The recommended solution is to “write” known values directly into the smart contract instead of computing them during execution. If we already know the value of a variable before deploying the contract, it’s more gas-efficient to initialise the variable with this value directly in the contract’s code. This approach eliminates the need for runtime computation, reducing the gas required for contract deployment and interaction.
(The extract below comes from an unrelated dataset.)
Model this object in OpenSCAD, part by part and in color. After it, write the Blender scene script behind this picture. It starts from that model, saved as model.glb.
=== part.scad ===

While this might make the code slightly less flexible or readable, the trade-off is often worth it in terms of gas savings.
Example
Consider a smart contract that requires a fixed mathematical constant for its operations:
In a less efficient design, the constant is computed at runtime:
// Less Efficient Approach
contract Calculator {
uint public constant PI = calculatePi();
function calculatePi(uint iterations) private pure returns (uint) {
// Compute Pi value
uint pi = 0;
uint multiplier = 10**18; ///@notice Scale factor to maintain precision
bool add = true;
for (uint i = 0; i < iterations; i++) {
///@notice Leibniz formula, term
uint term = (multiplier * 4) / (1 + i * 2);
if (add) {
pi += term;
} else {
pi -= term;
}
add = !add;
}
return pi;
}
}
A more efficient design initializes the constant directly:
// Efficient Approach
contract Calculator {
uint public constant PI = 3141592653589793238; // Pi value written directly with desired precision
}
This efficient approach saves gas by eliminating the need for runtime computation of the known Pi value.
Wrapping Up
As we wrap up our journey through the intricate landscape of Solidity design patterns for gas optimization, it’s clear that the art of smart contract development is as much about efficiency as it is about functionality. These patterns make for more sustainable and cost-effective applications and enhance the overall user experience on EVM-based networks. Armed with these insights and practical examples, you’re now better equipped to craft smart contracts that are both powerful and elegantly efficient. Remember, every bit of gas saved in the blockchain world is a step towards a more scalable and user-friendly decentralized future.